Only the lines from the line that has "const draw = dice(SEED);" through the line that has "record = json.load(file)" should be reproduced, exactly and with both ends kept.

Dataset records
---------------
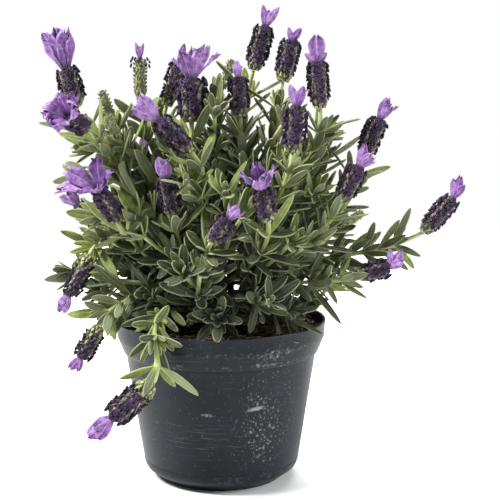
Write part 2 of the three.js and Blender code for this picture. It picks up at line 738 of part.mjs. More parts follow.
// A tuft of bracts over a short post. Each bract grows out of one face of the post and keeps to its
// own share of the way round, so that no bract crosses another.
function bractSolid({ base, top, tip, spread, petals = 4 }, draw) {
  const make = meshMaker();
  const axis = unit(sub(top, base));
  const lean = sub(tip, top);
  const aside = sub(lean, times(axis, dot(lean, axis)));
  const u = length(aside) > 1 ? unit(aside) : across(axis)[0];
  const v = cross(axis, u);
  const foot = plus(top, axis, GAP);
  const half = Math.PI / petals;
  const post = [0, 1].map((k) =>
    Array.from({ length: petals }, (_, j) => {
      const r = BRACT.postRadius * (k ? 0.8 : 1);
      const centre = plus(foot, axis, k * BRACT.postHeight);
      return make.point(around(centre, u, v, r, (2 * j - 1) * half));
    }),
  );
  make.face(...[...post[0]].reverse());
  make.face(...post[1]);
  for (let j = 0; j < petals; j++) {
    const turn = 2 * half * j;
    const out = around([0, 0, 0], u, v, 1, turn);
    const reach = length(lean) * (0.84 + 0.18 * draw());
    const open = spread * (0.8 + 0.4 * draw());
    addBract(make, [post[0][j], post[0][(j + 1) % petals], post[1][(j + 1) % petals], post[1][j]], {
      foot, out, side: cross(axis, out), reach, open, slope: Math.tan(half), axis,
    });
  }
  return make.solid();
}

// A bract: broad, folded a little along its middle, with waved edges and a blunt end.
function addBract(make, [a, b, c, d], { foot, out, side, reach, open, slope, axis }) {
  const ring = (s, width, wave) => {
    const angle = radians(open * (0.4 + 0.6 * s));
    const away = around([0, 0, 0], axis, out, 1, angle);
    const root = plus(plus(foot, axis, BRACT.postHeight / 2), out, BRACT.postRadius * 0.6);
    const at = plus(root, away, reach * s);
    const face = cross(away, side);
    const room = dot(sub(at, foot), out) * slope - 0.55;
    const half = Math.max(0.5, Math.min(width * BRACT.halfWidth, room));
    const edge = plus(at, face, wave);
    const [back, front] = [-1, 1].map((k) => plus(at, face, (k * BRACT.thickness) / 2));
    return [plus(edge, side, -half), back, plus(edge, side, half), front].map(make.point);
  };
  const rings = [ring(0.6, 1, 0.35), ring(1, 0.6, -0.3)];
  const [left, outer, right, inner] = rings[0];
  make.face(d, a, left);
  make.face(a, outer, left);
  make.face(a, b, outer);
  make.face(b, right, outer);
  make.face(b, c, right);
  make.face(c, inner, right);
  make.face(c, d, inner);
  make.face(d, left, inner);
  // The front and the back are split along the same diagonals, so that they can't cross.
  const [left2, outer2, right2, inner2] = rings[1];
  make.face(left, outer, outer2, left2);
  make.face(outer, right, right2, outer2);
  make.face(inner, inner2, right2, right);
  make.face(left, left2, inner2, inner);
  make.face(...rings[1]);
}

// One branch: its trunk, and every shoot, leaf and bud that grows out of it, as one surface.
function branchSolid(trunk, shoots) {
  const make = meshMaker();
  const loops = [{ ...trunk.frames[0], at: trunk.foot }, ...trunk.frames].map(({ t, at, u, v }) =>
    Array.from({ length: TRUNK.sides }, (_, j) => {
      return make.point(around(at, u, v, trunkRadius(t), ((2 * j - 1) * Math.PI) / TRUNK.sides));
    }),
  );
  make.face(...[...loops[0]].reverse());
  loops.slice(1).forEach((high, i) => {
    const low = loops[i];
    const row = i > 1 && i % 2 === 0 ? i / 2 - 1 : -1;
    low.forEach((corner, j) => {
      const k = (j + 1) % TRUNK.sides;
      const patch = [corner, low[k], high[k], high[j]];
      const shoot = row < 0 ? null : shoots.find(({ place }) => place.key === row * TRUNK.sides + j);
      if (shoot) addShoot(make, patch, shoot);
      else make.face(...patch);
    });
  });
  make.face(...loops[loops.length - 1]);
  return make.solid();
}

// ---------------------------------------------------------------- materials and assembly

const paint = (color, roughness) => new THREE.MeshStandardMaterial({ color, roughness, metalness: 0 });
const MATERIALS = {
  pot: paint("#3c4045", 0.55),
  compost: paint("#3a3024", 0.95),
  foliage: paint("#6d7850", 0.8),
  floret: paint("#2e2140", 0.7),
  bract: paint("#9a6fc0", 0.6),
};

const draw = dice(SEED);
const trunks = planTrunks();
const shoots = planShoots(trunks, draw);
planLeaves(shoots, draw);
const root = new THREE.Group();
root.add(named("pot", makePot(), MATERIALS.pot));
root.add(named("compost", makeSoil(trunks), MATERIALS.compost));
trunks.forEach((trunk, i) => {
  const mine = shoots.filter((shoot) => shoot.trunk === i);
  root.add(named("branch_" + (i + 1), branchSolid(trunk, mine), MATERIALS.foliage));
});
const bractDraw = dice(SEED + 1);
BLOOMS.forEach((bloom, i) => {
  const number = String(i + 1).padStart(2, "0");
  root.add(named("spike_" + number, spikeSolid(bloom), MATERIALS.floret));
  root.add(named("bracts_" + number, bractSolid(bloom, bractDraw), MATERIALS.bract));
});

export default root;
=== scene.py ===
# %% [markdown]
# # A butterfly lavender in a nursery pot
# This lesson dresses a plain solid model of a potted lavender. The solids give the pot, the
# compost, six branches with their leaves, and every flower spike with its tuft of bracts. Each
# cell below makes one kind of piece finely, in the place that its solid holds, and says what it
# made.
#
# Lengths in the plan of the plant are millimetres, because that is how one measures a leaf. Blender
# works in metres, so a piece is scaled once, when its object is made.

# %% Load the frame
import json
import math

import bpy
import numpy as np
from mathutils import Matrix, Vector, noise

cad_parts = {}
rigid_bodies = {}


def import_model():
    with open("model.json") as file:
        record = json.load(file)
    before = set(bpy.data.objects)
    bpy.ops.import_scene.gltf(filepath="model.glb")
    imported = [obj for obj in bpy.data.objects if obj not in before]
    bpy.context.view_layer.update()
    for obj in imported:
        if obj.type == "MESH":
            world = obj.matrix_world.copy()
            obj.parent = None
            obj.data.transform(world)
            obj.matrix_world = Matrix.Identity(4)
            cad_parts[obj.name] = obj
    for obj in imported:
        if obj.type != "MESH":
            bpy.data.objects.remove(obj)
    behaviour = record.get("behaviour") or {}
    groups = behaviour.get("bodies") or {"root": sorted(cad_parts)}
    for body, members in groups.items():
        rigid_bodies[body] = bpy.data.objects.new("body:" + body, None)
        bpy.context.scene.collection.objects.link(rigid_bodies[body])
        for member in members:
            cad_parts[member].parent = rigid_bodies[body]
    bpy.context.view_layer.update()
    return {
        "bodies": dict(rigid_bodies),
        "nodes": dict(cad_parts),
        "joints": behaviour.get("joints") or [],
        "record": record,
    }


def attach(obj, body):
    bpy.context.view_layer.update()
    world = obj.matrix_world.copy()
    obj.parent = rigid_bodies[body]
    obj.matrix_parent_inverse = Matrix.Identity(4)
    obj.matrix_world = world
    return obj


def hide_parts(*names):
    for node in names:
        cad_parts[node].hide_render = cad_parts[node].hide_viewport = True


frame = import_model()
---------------
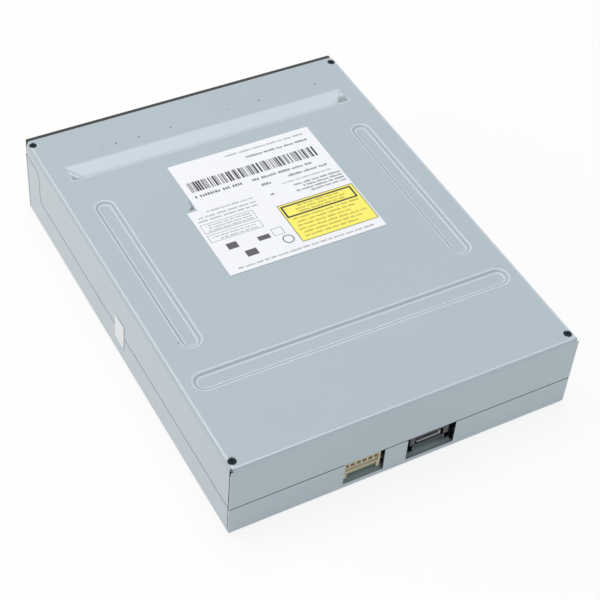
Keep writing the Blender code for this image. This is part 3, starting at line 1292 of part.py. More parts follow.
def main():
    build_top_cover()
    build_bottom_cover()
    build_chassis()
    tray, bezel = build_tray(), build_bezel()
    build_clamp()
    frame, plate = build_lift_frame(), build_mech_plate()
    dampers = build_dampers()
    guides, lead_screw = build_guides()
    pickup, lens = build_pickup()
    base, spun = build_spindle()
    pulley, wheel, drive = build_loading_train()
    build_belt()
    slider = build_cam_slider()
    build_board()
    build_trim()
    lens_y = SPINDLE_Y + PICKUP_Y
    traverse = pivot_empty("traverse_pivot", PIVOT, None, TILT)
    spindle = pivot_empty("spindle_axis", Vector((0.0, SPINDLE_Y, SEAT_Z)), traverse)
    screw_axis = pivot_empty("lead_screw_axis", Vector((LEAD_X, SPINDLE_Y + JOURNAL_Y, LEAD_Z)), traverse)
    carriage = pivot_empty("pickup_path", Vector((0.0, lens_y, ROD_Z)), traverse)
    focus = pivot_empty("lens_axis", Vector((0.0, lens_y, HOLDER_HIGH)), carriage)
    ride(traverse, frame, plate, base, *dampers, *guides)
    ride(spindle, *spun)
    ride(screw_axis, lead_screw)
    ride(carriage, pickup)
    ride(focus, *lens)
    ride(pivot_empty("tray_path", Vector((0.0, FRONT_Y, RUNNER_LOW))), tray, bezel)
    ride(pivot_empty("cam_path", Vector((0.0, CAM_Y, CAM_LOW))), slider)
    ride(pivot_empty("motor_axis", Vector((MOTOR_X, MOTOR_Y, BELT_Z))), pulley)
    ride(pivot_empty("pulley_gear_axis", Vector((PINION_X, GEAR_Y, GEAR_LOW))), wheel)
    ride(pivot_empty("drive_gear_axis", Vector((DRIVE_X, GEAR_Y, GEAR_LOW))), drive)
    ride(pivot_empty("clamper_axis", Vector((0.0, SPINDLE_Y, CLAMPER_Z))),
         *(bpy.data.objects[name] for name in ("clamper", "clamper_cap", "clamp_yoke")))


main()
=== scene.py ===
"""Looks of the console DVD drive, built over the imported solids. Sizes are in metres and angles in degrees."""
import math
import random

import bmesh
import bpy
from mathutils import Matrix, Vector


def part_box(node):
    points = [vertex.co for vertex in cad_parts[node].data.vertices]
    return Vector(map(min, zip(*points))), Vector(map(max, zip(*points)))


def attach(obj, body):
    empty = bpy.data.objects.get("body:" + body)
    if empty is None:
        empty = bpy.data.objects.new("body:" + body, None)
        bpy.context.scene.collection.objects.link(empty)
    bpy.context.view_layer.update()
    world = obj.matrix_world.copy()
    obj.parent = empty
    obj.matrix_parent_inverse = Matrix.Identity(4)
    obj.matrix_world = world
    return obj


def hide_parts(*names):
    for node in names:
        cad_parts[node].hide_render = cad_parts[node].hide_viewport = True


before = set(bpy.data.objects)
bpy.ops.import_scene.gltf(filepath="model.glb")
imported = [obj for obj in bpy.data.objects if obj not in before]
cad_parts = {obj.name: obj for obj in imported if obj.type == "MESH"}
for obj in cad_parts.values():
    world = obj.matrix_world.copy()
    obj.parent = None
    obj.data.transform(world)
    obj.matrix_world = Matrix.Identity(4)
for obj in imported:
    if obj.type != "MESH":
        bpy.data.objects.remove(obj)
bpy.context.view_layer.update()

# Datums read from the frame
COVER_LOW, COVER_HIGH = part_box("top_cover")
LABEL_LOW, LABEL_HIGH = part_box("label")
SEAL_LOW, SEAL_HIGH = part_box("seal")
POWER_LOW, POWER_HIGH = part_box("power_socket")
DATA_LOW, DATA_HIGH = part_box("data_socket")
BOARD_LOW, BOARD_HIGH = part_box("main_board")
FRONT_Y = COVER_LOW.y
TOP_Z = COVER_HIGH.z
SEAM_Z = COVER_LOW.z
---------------
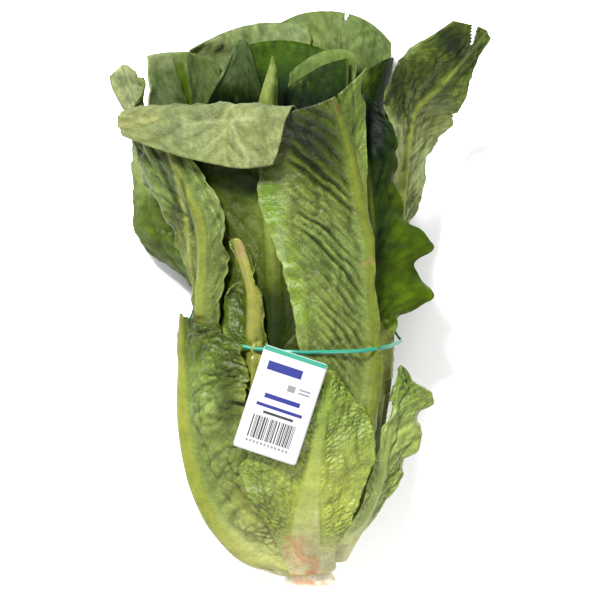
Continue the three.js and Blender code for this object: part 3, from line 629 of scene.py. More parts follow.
---------------
Response below
const draw = dice(SEED);
const trunks = planTrunks();
const shoots = planShoots(trunks, draw);
planLeaves(shoots, draw);
const root = new THREE.Group();
root.add(named("pot", makePot(), MATERIALS.pot));
root.add(named("compost", makeSoil(trunks), MATERIALS.compost));
trunks.forEach((trunk, i) => {
  const mine = shoots.filter((shoot) => shoot.trunk === i);
  root.add(named("branch_" + (i + 1), branchSolid(trunk, mine), MATERIALS.foliage));
});
const bractDraw = dice(SEED + 1);
BLOOMS.forEach((bloom, i) => {
  const number = String(i + 1).padStart(2, "0");
  root.add(named("spike_" + number, spikeSolid(bloom), MATERIALS.floret));
  root.add(named("bracts_" + number, bractSolid(bloom, bractDraw), MATERIALS.bract));
});

export default root;
=== scene.py ===
# %% [markdown]
# # A butterfly lavender in a nursery pot
# This lesson dresses a plain solid model of a potted lavender. The solids give the pot, the
# compost, six branches with their leaves, and every flower spike with its tuft of bracts. Each
# cell below makes one kind of piece finely, in the place that its solid holds, and says what it
# made.
#
# Lengths in the plan of the plant are millimetres, because that is how one measures a leaf. Blender
# works in metres, so a piece is scaled once, when its object is made.

# %% Load the frame
import json
import math

import bpy
import numpy as np
from mathutils import Matrix, Vector, noise

cad_parts = {}
rigid_bodies = {}


def import_model():
    with open("model.json") as file:
        record = json.load(file)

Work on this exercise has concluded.